I basked in that glory for a few years until the record was broken again. Now it stands in the mid 2,000s.

Ever since, I’ve had a secret hunger for another world record. It’s not about ego or the bragging rights, even though it’s pretty kick ass to have a Guinness under the toque. It’s all about doing something that many would say can’t be done.

So a few months ago, my friend and colleague, the director of dining at UMass Amherst, and I were kicking around fun ideas. He’s a lot like me, quiet, confident and wants to do things folks say can’t be done in our field. He turns out some of the most innovative campus dining in U.S. But on this day he said, “Jet, do you want to break another world record?” My ears perked up, my eyes grew wide with anticipation, and I said, “Hell yes!” Ken says, “Berkley has the world’s largest sushi roll. Can we beat 200 feet?”

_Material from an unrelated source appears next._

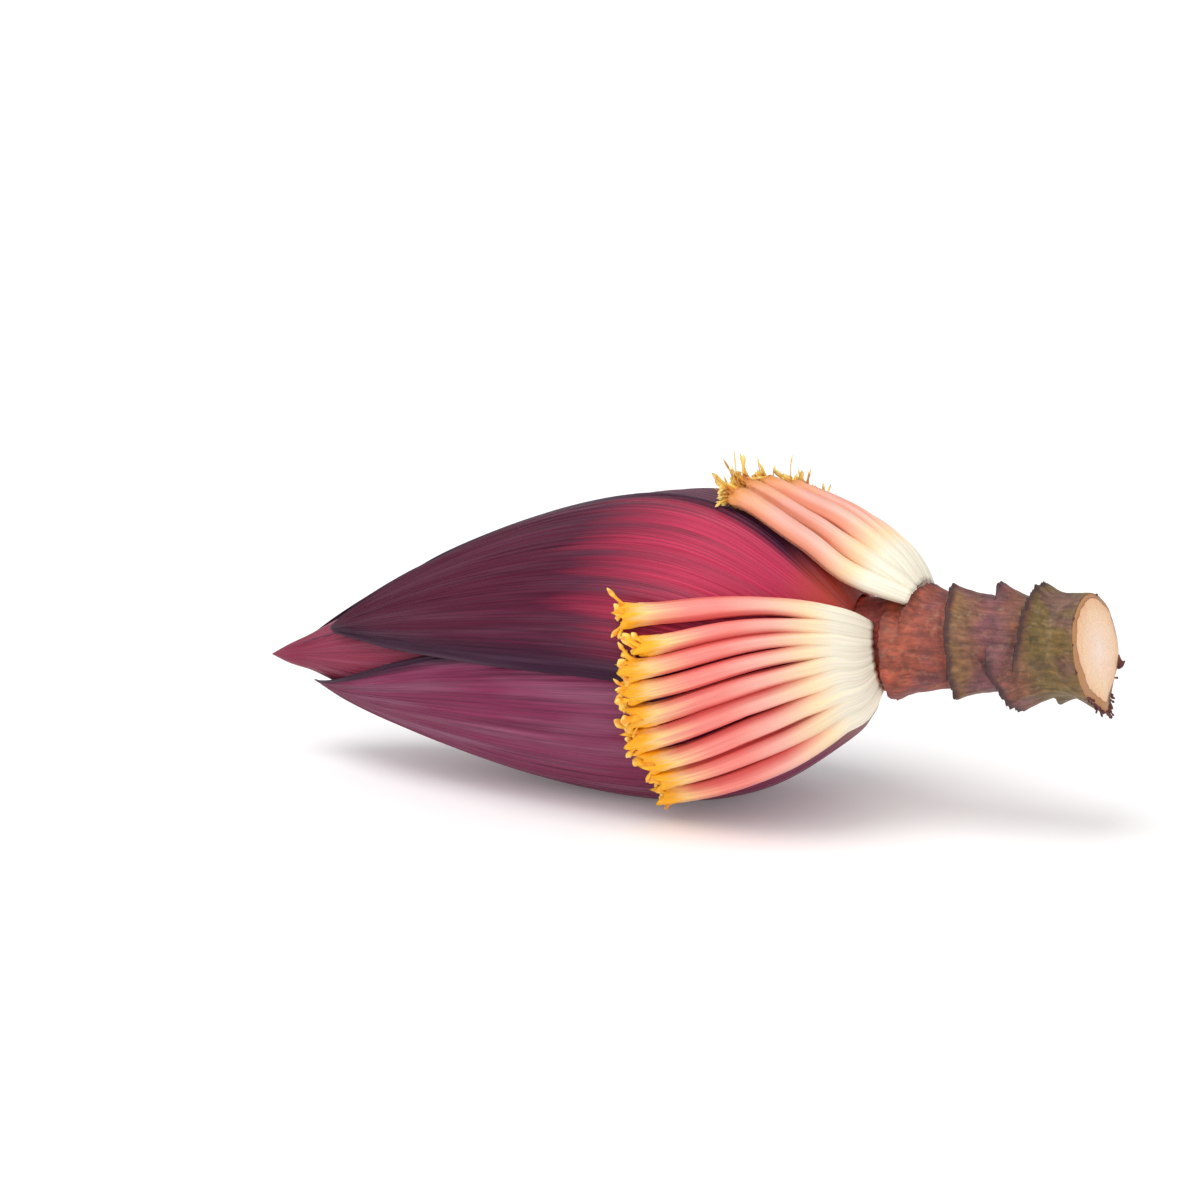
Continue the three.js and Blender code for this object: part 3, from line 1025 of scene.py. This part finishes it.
def stalk_place(look, x, phi, radius):
    """A point of the stalk in bud coordinates: it droops, and its cut runs aslant."""
    end = look.end / MM
    angle = np.radians(phi)
    across = 0.15 * np.cos(angle) + 0.09 * np.sin(angle)
    slant = -radius * across * smooth(x, 42, end)
    # The knife left a notch at the back and a torn tail underneath.
    notch = np.exp(-((((phi + 124 + 180) % 360 - 180) / 24) ** 2))
    tail = np.exp(-((((phi + 84 + 180) % 360 - 180) / 15) ** 2))
    rimward = (radius / (look.radius / MM + 2)) ** 3
    slant = slant + (1.2 * tail - 0.8 * notch) * rimward * smooth(x, end - 8, end)
    radius = radius * (1 + (0.11 * tail - 0.03 * notch) * smooth(x, end - 6, end))
    sag = -STALK_DROOP * np.maximum(0, x) ** 2
    return np.stack([x + slant, -radius * np.cos(angle), radius * np.sin(angle) + sag], -1)


def bark_material(look):
    """Banana peduncle skin: smooth green fibrous tissue, banded dark where bracts broke off.

    Satin, with fine lengthwise fibres; russet by the bud, olive and violet by the cut.
    """
    material, tree = new_material("peduncle_skin")
    bark = node(tree, "ShaderNodeAttribute", attribute_name="bark").outputs["Vector"]
    parts = node(tree, "ShaderNodeSeparateXYZ", {"Vector": bark})
    rim_band, along, dry = parts.outputs
    place = node(tree, "ShaderNodeTexCoord").outputs["Object"]
    # Blotches a centimetre across, stains of 3 mm and corky specks of 2 mm.
    patterns = []
    for scale, detail, rough in ((95.0, 3.0, 0.5), (300.0, 7.0, 0.66), (520.0, 5.0, 0.7)):
        settings = {"Vector": place, "Scale": scale, "Detail": detail, "Roughness": rough}
        patterns.append(node(tree, "ShaderNodeTexNoise", settings).outputs["Fac"])
    blotches, stains, specks = patterns
    # Fibres 1 mm apart that run along the stalk for 2 cm.
    stretched = node(tree, "ShaderNodeMapping", {"Vector": place, "Scale": (60.0, 900.0, 900.0)})
    settings = {"Vector": stretched.outputs[0], "Scale": 1.0, "Detail": 4.0}
    fibres = node(tree, "ShaderNodeTexNoise", settings).outputs["Fac"]
    zone = node(
        tree, "ShaderNodeMath", {0: blotches, 1: 0.16, 2: along}, operation="MULTIPLY_ADD"
    )
    body = node(
        tree,
        "ShaderNodeValToRGB",
        {"Fac": zone.outputs[0]},
        stops=[
            # Far brighter than the root's own red-orange: painted light that lifts the shade of
            # the hands and bracts over it.
            (0.1, linear("#EC6446")),
            (0.26, tuple(look.russet)),
            (0.48, linear("#8A4234")),
            (0.54, linear("#7E5A34")),
            (0.68, linear("#7C4242")),
            (0.8, linear("#7C4C34")),
            (0.88, tuple(look.olive)),
            (1.0, linear("#745A30")),
        ],
    )
    ranges = (
        {0: blotches, 1: 0.5, 2: 0.62, 3: 0.0, 4: 0.5},
        {0: stains, 1: 0.3, 2: 0.7, 3: 0.6, 4: 1.45},
        {0: fibres, 1: 0.32, 2: 0.68, 3: 0.62, 4: 1.3},
        {0: specks, 1: 0.52, 2: 0.74, 3: 0.0, 4: 0.34},
    )
    violet, tone, streaked, corky = (
        node(tree, "ShaderNodeMapRange", settings).outputs[0] for settings in ranges
    )
    # Violet blotches, mottling, fibres, corky specks, the dark band by each scar, its dried edge.
    top = body.outputs[0]
    for blend, share, over in (
        ("MIX", violet, (*linear("#663C4C"), 1)),
        ("MULTIPLY", 1.0, tone),
        ("MULTIPLY", 1.0, streaked),
        ("MIX", corky, (*linear("#B99A78"), 1)),
        ("MIX", rim_band, (*linear("#3C222A"), 1)),
        ("MIX", dry, (*look.scar, 1)),
    ):
        settings = {"data_type": "RGBA", "blend_type": blend}
        top = node(tree, "ShaderNodeMix", {0: share, 6: top, 7: over}, **settings).outputs[2]
    rough = node(tree, "ShaderNodeMath", {0: fibres, 1: stains}, operation="ADD")
    bump = node(
        tree, "ShaderNodeBump", {"Height": rough.outputs[0], "Strength": 0.7, "Distance": 0.0006}
    )
    shader = node(
        tree,
        "ShaderNodeBsdfPrincipled",
        {"Base Color": top, "Roughness": 0.5, "Normal": bump.outputs[0], "IOR": 1.45},
    )
    node(tree, "ShaderNodeOutputMaterial", {"Surface": shader.outputs[0]})
    return material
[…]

Student sushi cooks help assemble a 40-foot sushi roll at Taste of UMass.

Student sushi cooks help assemble a 40-foot sushi roll at Taste of UMass.

Jet and Kevin Brauch with the practice sushi roll for a Guinness Record attempt.

Jet and Kevin Brauch with the practice sushi roll for a Guinness Record attempt.

Jet and Kevin Brauch show off pieces from the 40-foot sushi roll created at UMass Amherst last week.

Jet and Kevin Brauch show off pieces from the 40-foot sushi roll created at UMass Amherst last week.

Last week was the Taste of UMass event where Ken and his team put together an amazing culinary event full of food, local farms, vendors, Patriots Cheerleaders and a Nathan’s hot dog eating contest. It also brought in Kevin Brauch of Thirsty Traveler and Iron Chef America fame to MC the event.

And it provided an opportunity for Ken and I to take a practice run at the Guinness record and create a 40-foot sushi roll.

With 50 pounds of rice, 25 pounds of krab (crabcicles), half a case of avocado, one flat of English cucumbers, 70 bamboo mats, 100 sheets of nori and 25 amazing students/sushi cooks we knocked out what we’re confident is the largest sushi roll in New England and the Eastern Seaboard!

So it’s official, I have the Guinness bug again. If we can do 40 feet with relative ease, why not attempt 300? Shoot, maybe 500 and make the record chasers really work! It makes me think back to all those Asian inspirational quotes like, There can be no food (sub in 30- foot sushi roll) without hard work and blood and A man that works 360 days a year (sub in attempts 300 feet of sushi roll) will never be hungry. I know they don’t have that much to do with a 300 foot roll, but I’m gonna go for it!